### PROBLEM DESCRIPTION
Pull each line holding the word "None" from the data.

◇ ◇ ◇ ◇ ◇

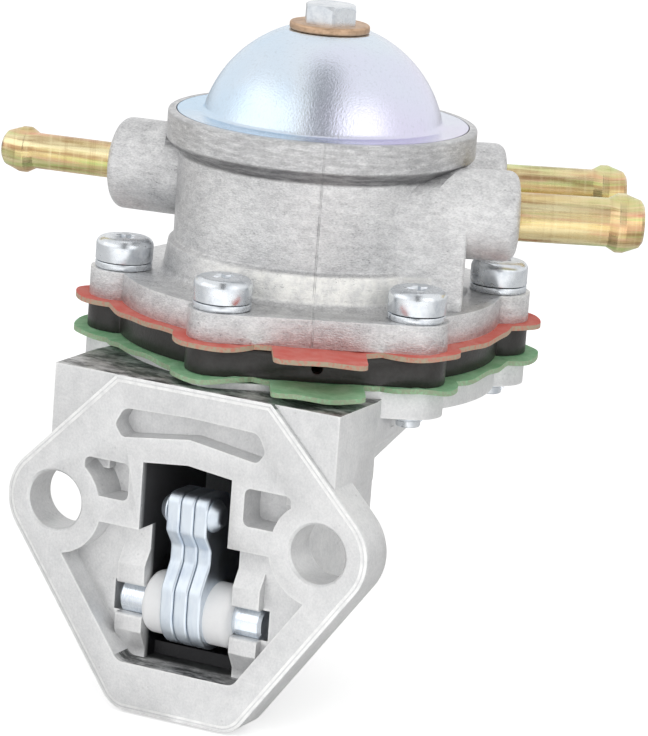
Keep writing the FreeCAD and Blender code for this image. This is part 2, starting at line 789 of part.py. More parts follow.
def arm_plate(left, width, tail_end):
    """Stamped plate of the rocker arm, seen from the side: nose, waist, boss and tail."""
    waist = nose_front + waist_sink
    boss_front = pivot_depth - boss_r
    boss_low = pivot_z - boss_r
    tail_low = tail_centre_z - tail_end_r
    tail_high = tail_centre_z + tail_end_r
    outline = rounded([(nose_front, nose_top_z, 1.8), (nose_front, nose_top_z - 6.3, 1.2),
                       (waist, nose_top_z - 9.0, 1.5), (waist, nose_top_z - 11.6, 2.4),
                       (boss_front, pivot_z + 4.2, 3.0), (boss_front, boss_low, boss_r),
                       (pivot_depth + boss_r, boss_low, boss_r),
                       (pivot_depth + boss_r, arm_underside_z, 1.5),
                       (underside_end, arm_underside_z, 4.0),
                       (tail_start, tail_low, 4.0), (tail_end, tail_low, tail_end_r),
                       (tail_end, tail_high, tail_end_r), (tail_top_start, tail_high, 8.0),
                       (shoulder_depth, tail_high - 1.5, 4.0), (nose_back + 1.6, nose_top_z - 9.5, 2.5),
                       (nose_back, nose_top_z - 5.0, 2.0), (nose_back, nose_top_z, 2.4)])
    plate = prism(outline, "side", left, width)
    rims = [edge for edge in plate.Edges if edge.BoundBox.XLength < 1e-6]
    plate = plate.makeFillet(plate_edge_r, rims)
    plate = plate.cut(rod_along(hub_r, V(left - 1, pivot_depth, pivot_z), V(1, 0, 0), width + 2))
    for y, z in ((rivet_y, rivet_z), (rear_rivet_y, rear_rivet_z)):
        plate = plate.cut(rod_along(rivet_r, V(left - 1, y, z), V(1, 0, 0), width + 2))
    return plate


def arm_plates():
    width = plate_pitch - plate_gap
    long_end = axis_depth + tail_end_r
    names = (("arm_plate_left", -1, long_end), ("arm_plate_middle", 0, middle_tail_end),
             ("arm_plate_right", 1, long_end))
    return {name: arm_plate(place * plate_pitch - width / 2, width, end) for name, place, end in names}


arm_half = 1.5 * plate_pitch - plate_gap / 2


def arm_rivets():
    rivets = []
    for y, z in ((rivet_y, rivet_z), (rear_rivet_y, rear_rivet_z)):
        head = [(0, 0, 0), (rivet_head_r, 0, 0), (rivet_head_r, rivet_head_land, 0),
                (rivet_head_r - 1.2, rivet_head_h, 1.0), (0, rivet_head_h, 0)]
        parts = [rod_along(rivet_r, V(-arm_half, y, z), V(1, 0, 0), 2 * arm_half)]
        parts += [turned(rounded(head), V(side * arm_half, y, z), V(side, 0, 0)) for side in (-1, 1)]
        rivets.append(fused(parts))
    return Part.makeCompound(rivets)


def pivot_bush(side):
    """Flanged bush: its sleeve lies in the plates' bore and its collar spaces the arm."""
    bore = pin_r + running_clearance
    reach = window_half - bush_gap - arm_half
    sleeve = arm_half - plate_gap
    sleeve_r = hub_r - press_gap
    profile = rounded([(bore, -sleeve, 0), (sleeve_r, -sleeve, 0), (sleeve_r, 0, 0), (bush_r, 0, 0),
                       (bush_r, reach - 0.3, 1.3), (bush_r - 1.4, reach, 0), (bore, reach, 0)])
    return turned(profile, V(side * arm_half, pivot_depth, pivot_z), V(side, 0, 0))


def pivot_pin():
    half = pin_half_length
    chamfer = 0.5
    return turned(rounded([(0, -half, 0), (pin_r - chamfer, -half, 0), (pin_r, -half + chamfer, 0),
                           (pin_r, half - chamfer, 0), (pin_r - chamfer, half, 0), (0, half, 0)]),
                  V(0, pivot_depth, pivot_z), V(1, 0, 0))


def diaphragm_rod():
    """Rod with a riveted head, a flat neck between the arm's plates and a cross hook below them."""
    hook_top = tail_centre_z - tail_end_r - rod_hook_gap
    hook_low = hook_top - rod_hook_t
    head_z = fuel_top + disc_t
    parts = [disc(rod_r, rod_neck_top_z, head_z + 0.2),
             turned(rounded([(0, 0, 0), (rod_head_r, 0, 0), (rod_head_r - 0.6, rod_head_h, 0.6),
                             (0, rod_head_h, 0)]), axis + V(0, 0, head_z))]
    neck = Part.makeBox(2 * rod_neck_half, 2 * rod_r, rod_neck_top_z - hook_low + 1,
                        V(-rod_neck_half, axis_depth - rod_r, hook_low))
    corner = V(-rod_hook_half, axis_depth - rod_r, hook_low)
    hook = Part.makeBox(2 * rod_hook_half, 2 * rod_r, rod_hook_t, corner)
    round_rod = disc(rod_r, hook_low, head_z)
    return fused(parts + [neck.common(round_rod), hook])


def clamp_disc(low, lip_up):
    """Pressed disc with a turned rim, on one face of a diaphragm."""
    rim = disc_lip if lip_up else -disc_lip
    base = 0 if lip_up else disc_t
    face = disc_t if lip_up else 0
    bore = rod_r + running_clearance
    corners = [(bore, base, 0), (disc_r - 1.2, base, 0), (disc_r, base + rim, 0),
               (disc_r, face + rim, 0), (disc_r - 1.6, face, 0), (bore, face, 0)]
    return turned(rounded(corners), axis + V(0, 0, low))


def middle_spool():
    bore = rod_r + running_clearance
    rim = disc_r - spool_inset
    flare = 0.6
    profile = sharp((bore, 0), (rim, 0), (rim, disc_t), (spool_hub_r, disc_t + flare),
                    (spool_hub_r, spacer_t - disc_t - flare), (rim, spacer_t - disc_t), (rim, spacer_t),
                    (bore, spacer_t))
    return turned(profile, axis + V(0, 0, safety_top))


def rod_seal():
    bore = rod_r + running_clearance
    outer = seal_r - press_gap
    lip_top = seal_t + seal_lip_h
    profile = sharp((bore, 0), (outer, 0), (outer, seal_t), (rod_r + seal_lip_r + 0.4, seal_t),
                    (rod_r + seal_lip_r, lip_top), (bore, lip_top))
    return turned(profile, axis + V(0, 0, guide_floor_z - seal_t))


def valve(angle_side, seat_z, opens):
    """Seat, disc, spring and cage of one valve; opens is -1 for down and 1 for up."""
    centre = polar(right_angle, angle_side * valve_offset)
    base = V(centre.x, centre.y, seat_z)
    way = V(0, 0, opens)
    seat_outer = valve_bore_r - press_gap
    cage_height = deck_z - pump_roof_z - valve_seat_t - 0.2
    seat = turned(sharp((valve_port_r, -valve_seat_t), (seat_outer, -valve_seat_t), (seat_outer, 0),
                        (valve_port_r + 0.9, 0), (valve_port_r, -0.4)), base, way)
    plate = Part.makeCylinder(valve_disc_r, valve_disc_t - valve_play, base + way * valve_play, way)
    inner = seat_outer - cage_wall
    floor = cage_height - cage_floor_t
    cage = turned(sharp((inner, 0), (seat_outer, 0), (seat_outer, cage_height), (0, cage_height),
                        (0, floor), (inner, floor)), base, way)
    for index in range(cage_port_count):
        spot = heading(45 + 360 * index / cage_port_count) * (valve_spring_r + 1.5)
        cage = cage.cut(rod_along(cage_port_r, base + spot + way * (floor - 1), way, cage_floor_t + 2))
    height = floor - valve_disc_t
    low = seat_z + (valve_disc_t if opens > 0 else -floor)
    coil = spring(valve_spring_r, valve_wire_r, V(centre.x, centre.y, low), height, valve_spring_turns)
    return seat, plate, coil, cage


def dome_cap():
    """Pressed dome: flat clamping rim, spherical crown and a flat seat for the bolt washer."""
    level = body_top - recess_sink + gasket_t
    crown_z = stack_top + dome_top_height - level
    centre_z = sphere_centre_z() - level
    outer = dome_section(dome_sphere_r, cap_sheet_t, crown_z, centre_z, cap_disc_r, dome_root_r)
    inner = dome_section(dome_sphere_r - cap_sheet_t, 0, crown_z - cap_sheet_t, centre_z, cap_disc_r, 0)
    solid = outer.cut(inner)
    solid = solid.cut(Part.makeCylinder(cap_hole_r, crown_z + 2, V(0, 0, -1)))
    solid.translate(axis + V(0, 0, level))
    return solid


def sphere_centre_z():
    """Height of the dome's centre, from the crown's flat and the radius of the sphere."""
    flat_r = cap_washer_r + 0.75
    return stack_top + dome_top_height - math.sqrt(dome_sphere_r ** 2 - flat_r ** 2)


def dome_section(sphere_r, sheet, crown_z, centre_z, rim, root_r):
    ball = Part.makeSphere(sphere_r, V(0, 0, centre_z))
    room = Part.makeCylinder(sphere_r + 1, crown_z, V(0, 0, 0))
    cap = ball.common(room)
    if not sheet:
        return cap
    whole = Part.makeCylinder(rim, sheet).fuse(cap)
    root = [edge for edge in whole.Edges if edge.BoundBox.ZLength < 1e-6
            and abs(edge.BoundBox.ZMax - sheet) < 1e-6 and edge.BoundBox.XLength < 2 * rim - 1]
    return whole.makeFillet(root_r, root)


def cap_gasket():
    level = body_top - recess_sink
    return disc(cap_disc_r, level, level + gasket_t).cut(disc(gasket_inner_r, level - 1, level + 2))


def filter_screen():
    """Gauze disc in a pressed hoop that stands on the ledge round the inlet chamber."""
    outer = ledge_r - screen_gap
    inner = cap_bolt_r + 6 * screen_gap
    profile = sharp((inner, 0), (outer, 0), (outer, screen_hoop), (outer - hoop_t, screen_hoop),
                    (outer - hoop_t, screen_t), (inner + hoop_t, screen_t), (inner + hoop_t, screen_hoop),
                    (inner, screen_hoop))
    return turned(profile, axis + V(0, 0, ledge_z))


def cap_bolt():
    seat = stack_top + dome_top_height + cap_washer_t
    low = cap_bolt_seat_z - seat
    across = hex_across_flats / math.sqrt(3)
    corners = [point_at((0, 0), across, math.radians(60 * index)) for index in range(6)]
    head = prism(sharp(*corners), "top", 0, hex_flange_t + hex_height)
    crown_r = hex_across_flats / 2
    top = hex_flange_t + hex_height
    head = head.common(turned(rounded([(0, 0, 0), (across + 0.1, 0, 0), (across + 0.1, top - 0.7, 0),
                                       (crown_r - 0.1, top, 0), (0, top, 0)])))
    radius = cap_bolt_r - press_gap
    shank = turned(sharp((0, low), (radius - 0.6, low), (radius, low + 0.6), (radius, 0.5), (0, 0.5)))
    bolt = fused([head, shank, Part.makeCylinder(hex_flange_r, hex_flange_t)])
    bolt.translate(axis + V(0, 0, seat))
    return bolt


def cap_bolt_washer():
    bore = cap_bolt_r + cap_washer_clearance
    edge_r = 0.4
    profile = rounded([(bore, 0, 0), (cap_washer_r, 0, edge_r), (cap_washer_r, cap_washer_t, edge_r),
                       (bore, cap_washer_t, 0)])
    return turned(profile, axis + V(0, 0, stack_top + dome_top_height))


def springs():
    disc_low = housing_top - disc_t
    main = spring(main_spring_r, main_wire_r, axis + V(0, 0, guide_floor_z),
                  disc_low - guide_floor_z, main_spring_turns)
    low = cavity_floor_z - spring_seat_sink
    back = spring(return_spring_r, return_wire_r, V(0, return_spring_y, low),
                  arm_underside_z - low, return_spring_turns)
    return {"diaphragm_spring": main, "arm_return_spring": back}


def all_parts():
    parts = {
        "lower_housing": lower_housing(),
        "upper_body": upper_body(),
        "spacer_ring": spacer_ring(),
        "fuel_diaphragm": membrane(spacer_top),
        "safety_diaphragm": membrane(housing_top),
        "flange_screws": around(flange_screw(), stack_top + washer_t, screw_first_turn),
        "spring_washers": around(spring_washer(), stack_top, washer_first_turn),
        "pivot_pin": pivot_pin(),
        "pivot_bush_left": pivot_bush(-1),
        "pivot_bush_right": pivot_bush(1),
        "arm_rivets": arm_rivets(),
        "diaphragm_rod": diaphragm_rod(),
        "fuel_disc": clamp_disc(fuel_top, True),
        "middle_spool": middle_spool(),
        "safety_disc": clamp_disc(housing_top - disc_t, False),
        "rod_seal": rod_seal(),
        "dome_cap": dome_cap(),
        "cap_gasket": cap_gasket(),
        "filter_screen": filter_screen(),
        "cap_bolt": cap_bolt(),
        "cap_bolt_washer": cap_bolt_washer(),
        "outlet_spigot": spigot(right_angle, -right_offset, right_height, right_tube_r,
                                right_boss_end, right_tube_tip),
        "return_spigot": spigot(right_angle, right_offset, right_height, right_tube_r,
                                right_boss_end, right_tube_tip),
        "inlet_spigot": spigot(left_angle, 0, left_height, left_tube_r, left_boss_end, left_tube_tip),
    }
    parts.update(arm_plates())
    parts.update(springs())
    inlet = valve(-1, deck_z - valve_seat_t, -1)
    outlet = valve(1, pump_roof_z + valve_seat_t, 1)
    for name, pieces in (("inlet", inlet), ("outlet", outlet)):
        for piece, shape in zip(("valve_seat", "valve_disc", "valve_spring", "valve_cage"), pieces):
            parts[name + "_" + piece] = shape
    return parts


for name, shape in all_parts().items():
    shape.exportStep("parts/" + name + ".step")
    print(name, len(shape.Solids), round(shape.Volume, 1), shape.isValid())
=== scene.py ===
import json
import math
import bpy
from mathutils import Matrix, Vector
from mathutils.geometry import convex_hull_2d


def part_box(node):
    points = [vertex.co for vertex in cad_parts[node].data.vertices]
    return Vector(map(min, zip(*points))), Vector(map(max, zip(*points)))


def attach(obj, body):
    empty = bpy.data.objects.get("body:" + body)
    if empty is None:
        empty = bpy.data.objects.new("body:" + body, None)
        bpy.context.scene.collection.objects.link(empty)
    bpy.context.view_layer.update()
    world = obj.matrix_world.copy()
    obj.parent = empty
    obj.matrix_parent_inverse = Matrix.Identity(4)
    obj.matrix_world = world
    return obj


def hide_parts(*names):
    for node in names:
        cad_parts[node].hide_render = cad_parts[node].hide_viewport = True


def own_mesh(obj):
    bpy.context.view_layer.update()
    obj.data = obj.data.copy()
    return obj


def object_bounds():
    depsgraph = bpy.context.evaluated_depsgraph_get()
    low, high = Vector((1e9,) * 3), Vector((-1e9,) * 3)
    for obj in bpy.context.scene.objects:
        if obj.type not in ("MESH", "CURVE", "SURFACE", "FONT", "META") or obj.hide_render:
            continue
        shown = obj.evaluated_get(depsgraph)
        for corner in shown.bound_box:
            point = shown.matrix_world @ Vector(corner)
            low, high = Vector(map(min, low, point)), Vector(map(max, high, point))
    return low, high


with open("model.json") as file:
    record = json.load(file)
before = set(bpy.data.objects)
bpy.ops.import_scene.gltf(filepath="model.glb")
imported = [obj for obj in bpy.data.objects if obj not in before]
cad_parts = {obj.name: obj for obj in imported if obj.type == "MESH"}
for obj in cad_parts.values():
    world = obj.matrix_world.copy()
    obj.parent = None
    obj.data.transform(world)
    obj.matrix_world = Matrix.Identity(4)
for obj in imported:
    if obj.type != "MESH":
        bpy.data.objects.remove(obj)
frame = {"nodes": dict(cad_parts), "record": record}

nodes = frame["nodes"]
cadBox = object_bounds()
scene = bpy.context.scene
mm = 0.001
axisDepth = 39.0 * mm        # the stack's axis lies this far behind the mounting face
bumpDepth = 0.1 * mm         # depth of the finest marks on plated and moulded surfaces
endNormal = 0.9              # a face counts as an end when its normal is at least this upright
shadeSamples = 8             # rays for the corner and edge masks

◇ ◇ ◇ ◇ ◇

### WRITTEN SOLUTION
    if empty is None:
        empty = bpy.data.objects.new("body:" + body, None)
    obj.parent = None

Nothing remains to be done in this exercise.